CP decomposition is a special case of Tucker decomposition where the core tensor G is super-diagonal (nonzero only when all indices are equal) [4].
Developed by Ivan Oseledets in 2011, the tensor train decomposition represents a high-order tensor as a chain of lower-order tensors [5]:
T(i_1, i_2, ..., i_n) = G_1(i_1) * G_2(i_2) * ... * G_n(i_n)
where each G_k is a three-dimensional tensor (or a matrix for the boundary terms). TT decomposition is particularly effective for very high-dimensional tensors where Tucker decomposition becomes impractical due to the exponential growth of the core tensor.

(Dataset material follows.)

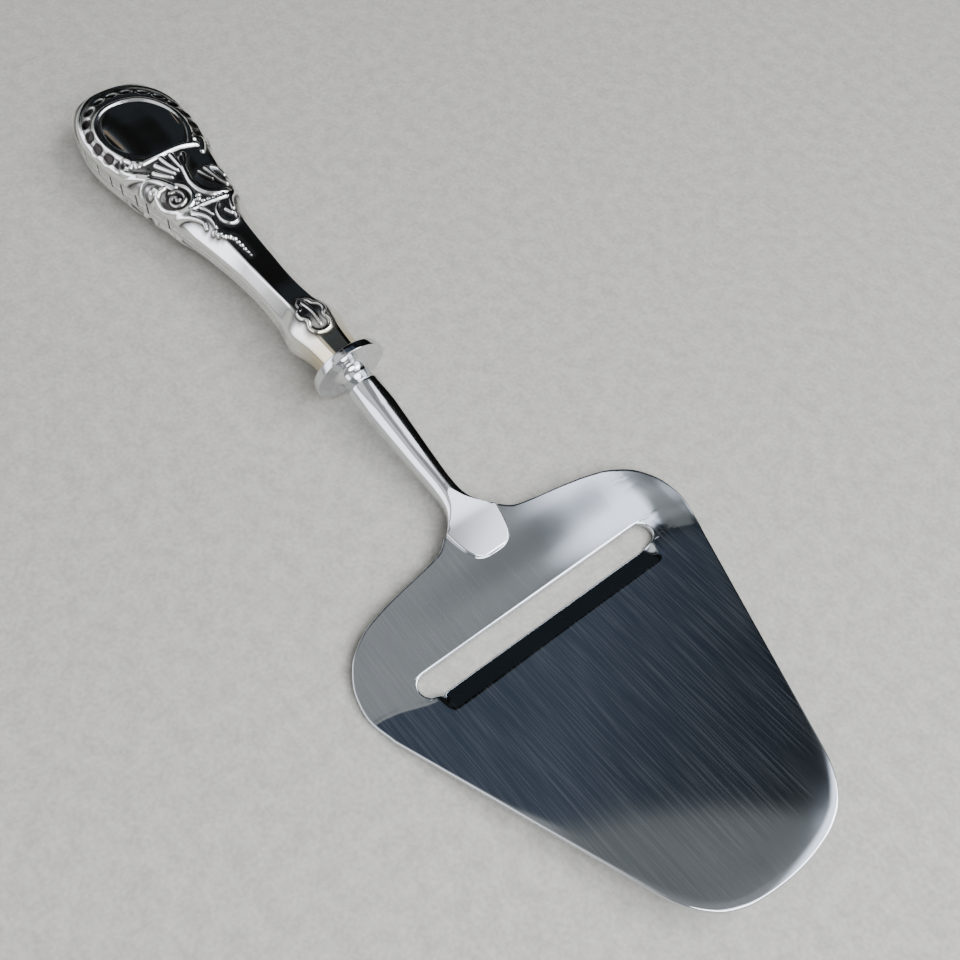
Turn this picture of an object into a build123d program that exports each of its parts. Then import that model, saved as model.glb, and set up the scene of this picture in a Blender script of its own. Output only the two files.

| Method | Core structure | Parameter scaling | Uniqueness | Typical algorithm |
|---|---|---|---|---|
| CP | No core (sum of rank-1 terms) | Linear in order | Essentially unique | Alternating least squares |
| Tucker | Dense core tensor | Exponential in order | Not unique (rotational freedom) | Higher-order SVD (HOSVD) |
| Tensor Train | Chain of 3rd-order cores | Linear in order | Unique under canonical form | TT-SVD |
In physics and differential geometry, tensors carry additional structure beyond their order. A tensor of type (p, q) has p contravariant (upper) indices and q covariant (lower) indices. The total order of the tensor is p + q.
Contravariant and covariant indices transform differently under changes of coordinate system. Contravariant components transform inversely to the basis vectors, while covariant components transform in the same way as the basis vectors. The metric tensor allows raising and lowering indices, converting between the two types [6].

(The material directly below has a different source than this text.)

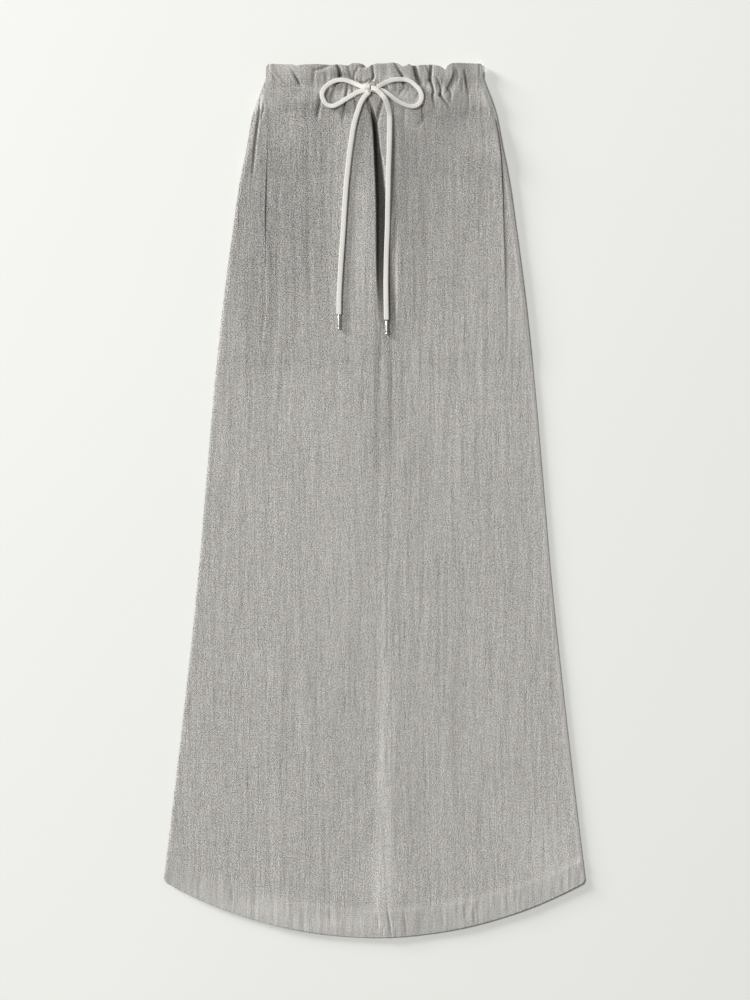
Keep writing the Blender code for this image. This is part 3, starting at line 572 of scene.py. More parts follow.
CROSSING_GAIN = 0.78
WARP_GAIN = 0.62
WEFT_GAIN = 0.36
SLUB_GAIN = 2.2
GRID_GAIN = 0.26
BAND_CALM = 0.40
CLOUD_GAIN = 0.14
STREAK_GAIN = 0.20
LINE_GAIN = 1.5
WARM = (1.018, 0.996, 1.0)
COOL = (0.985, 1.004, 1.004)
# the warmer colour of the painted shade, and how far it turns towards it
IN_SHADE = (1.06, 1.0, 0.90)
SHADE_TINT = 0.8
CRINKLE_HEIGHT = 0.0005
YARN_HEIGHT = 0.00012

# The cord's fibre and soil and the metal's scratches and bloom: sizes across and along
FIBRE_SIZE = (0.0004, 0.0015)
SOIL_SIZE = (0.0060, 0.0300)
SCRATCH_SIZE = (0.0002, 0.0060)
BLOOM_SIZE = (0.0020, 0.0040)

# Colours of the cord, the metal, the thread and the floor: places of a noise and the colour there
CORD_TONES = ((0.0, (0.70, 0.682, 0.635)), (0.5, (0.78, 0.762, 0.715)), (1.0, (0.82, 0.804, 0.76)))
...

Tensors of various ranks appear throughout physics. The rank of a tensor determines what kind of physical quantity it can represent.

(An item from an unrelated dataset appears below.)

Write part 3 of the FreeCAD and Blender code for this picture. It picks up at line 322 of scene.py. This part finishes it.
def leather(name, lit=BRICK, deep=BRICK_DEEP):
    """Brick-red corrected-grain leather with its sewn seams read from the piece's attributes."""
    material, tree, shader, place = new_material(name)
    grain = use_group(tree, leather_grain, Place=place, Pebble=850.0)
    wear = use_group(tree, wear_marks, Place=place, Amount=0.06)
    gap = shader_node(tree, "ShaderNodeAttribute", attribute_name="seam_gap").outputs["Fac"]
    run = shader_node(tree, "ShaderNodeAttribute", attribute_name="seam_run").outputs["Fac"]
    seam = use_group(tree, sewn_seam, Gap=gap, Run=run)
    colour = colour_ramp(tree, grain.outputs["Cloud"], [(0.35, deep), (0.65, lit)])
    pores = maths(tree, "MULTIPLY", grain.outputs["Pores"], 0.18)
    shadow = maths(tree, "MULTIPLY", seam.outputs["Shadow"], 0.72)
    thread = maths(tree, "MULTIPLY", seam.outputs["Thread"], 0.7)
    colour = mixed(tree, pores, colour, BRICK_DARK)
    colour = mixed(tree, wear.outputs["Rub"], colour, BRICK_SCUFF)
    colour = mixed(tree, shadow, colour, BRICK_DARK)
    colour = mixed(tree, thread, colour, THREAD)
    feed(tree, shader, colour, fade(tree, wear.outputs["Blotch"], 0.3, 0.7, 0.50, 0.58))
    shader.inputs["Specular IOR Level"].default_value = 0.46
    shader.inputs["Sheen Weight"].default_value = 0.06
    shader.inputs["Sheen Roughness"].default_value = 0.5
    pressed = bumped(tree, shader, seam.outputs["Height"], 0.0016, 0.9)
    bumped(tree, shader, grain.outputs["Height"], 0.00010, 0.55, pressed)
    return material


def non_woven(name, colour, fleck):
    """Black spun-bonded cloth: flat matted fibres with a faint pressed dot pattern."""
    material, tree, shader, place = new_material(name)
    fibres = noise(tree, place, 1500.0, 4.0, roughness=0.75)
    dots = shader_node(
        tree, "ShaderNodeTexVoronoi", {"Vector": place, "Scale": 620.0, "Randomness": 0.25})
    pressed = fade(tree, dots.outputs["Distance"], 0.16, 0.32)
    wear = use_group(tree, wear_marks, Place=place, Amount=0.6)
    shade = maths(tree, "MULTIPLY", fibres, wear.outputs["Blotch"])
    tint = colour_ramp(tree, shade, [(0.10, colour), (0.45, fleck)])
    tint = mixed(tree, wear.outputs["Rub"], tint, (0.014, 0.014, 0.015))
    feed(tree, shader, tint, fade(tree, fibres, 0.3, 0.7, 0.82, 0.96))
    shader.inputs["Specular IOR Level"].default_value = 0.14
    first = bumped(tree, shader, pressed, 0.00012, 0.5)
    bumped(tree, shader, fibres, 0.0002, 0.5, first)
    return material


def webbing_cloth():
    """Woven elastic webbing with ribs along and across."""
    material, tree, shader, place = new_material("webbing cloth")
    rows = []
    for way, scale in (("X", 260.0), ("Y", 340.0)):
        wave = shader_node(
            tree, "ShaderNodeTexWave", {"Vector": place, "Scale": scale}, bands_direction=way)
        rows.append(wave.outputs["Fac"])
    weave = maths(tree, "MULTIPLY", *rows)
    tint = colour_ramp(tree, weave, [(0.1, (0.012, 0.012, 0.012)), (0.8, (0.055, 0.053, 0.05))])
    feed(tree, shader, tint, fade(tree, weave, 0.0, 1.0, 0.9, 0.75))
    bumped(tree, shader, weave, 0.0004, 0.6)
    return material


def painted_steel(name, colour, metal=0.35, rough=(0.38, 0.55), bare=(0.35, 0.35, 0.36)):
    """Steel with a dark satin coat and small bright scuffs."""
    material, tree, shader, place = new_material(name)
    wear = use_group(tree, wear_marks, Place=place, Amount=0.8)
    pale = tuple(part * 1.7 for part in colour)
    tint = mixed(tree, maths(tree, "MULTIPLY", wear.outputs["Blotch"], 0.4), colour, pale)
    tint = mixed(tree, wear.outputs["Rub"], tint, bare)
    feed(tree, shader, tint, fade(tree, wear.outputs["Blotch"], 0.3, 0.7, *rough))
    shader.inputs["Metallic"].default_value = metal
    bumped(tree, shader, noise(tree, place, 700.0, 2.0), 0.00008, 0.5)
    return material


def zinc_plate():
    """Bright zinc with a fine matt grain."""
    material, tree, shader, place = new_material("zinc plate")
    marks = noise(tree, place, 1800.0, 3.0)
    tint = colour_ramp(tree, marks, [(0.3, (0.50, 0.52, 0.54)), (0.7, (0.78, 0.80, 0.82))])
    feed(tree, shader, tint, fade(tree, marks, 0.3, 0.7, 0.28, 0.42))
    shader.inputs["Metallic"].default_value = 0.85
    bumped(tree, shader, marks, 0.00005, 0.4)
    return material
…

| Rank | Physical example | Description |
|---|---|---|
| 0 (scalar) | Temperature, mass, electric charge | Single-valued quantities invariant under coordinate transformations |
| 1 (vector) | Force, velocity, electric field | Directed quantities with magnitude and direction |
| 2 (matrix) | Stress tensor, moment of inertia tensor, metric tensor | Quantities relating two vector spaces; describe how a material responds to applied forces |
| 3 | Piezoelectric tensor | Relates stress (rank 2) to electric polarization (rank 1) |
| 4 | Riemann curvature tensor, elasticity tensor | Describes spacetime curvature in general relativity; relates stress and strain in elasticity |
The Cauchy stress tensor is a symmetric rank-2 tensor that completely specifies the state of stress at a point inside a material. The Maxwell stress tensor, also rank 2, describes the interaction between electromagnetic forces and mechanical momentum in electrodynamics [7].
Modern machine learning operates almost entirely on tensors. The rank of a tensor determines how many structural dimensions the data has:
Tensor decompositions are used to compress neural network weight tensors. The weight tensor of a convolutional layer in a CNN is a rank-4 tensor (output_channels x input_channels x kernel_height x kernel_width). Applying CP or Tucker decomposition to this tensor can reduce the number of parameters and speed up inference with minimal loss of accuracy [8]. Research has shown that convolution layers decomposed using Tucker or CP formats can maintain performance even at relatively low ranks.
Tensor networks, originally developed for quantum physics, have been applied to machine learning. Key architectures include:
These tensor network architectures have been integrated with transformers, recurrent neural networks, and other modern architectures [9].
Google's Tensor Processing Unit (TPU) is a custom ASIC designed to accelerate tensor operations, particularly matrix multiplications and convolutions that dominate deep learning workloads. NVIDIA's Tensor Cores, introduced with the Volta GPU architecture in 2017, perform mixed-precision matrix multiply-and-accumulate operations at high throughput [10].
The computational difficulty of problems related to tensor rank stands in sharp contrast to the corresponding matrix problems.
| Problem | Matrices (order 2) | Tensors (order 3+) |
|---|---|---|
| Computing rank | O(n^3) via Gaussian elimination | NP-hard (Hastad, 1990) |
| Best rank-r approximation | Polynomial time (truncated SVD) | NP-hard (Hillar and Lim, 2013) |
| Checking if rank equals 1 | O(n^2) | Polynomial time (higher-order SVD) |
| Uniqueness of rank decomposition | Not unique for rank > 1 | Generically unique under mild conditions |
Hillar and Lim (2013) proved that most tensor problems are NP-hard, including computing the rank, the best rank-1 approximation, and the spectral norm of a tensor of order 3 or higher [11].
Despite these worst-case complexity results, practical algorithms like alternating least squares, gradient-based optimization, and the higher-order SVD work well for many real-world tensor decomposition tasks.
The mathematical study of tensors dates back to the 19th century. Bernhard Riemann and Gregorio Ricci-Curbastro developed the foundations of tensor calculus in differential geometry. Tullio Levi-Civita and Ricci-Curbastro published a systematic treatment of tensor calculus in 1900, and Albert Einstein later used this framework extensively in his general theory of relativity (1915).
The concept of tensor rank as a decomposition property was introduced by Frank L. Hitchcock in 1927, who defined the "rank of a form" as the minimum number of rank-1 terms in its expression [3]. This idea was largely forgotten until the 1970s, when it was rediscovered independently by J.D. Carroll and J.J. Chang (CANDECOMP) and by R.A. Harshman (PARAFAC) in the context of psychometric data analysis.
The modern era of tensor computation was catalyzed by Kolda and Bader's comprehensive 2009 survey "Tensor Decompositions and Applications" in SIAM Review, which unified notation and terminology across disciplines [4].